Records from a dataset:
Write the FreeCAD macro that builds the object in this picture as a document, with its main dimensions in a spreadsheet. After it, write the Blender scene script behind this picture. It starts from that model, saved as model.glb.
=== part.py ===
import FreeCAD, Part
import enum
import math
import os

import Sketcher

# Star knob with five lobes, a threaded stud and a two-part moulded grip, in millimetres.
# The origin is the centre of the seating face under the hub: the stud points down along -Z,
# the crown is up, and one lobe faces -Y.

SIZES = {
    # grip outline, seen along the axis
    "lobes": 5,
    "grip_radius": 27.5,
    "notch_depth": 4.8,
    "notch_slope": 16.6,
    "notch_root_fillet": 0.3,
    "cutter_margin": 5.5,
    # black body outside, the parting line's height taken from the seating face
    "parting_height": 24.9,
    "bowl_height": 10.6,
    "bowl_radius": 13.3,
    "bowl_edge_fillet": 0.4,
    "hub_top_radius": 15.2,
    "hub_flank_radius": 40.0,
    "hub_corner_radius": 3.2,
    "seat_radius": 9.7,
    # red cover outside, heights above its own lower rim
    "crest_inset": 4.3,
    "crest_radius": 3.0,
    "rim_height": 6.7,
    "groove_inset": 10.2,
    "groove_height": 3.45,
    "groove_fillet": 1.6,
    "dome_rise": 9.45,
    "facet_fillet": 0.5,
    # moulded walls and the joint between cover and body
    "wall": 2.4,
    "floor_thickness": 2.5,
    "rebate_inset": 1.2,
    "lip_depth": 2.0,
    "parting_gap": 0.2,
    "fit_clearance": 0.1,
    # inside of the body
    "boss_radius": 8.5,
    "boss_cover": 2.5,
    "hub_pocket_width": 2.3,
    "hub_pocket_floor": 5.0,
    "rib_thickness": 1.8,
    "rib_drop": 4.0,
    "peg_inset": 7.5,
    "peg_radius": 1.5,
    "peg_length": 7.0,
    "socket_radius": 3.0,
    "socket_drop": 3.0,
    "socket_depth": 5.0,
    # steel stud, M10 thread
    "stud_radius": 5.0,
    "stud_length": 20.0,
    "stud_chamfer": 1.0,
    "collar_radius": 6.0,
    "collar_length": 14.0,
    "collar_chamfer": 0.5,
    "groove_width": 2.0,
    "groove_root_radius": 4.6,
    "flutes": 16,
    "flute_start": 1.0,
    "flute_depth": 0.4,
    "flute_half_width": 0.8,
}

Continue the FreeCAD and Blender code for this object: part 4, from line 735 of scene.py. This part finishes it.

§ Problem details:
Output the full listing without altering anything.

§ Task solution:
Write the FreeCAD macro that builds the object in this picture as a document, with its main dimensions in a spreadsheet. After it, write the Blender scene script behind this picture. It starts from that model, saved as model.glb.
=== part.py ===
import FreeCAD, Part
import enum
import math
import os

import Sketcher

# Star knob with five lobes, a threaded stud and a two-part moulded grip, in millimetres.
# The origin is the centre of the seating face under the hub: the stud points down along -Z,
# the crown is up, and one lobe faces -Y.

SIZES = {
    # grip outline, seen along the axis
    "lobes": 5,
    "grip_radius": 27.5,
    "notch_depth": 4.8,
    "notch_slope": 16.6,
    "notch_root_fillet": 0.3,
    "cutter_margin": 5.5,
    # black body outside, the parting line's height taken from the seating face
    "parting_height": 24.9,
    "bowl_height": 10.6,
    "bowl_radius": 13.3,
    "bowl_edge_fillet": 0.4,
    "hub_top_radius": 15.2,
    "hub_flank_radius": 40.0,
    "hub_corner_radius": 3.2,
    "seat_radius": 9.7,
    # red cover outside, heights above its own lower rim
    "crest_inset": 4.3,
    "crest_radius": 3.0,
    "rim_height": 6.7,
    "groove_inset": 10.2,
    "groove_height": 3.45,
    "groove_fillet": 1.6,
    "dome_rise": 9.45,
    "facet_fillet": 0.5,
    # moulded walls and the joint between cover and body
    "wall": 2.4,
    "floor_thickness": 2.5,
    "rebate_inset": 1.2,
    "lip_depth": 2.0,
    "parting_gap": 0.2,
    "fit_clearance": 0.1,
    # inside of the body
    "boss_radius": 8.5,
    "boss_cover": 2.5,
    "hub_pocket_width": 2.3,
    "hub_pocket_floor": 5.0,
    "rib_thickness": 1.8,
    "rib_drop": 4.0,
    "peg_inset": 7.5,
    "peg_radius": 1.5,
    "peg_length": 7.0,
    "socket_radius": 3.0,
    "socket_drop": 3.0,
    "socket_depth": 5.0,
    # steel stud, M10 thread
    "stud_radius": 5.0,
    "stud_length": 20.0,
    "stud_chamfer": 1.0,
    "collar_radius": 6.0,
    "collar_length": 14.0,
    "collar_chamfer": 0.5,
    "groove_width": 2.0,
    "groove_root_radius": 4.6,
    "flutes": 16,
    "flute_start": 1.0,
    "flute_depth": 0.4,
    "flute_half_width": 0.8,
}

Continue the FreeCAD and Blender code for this object: part 4, from line 735 of scene.py. This part finishes it.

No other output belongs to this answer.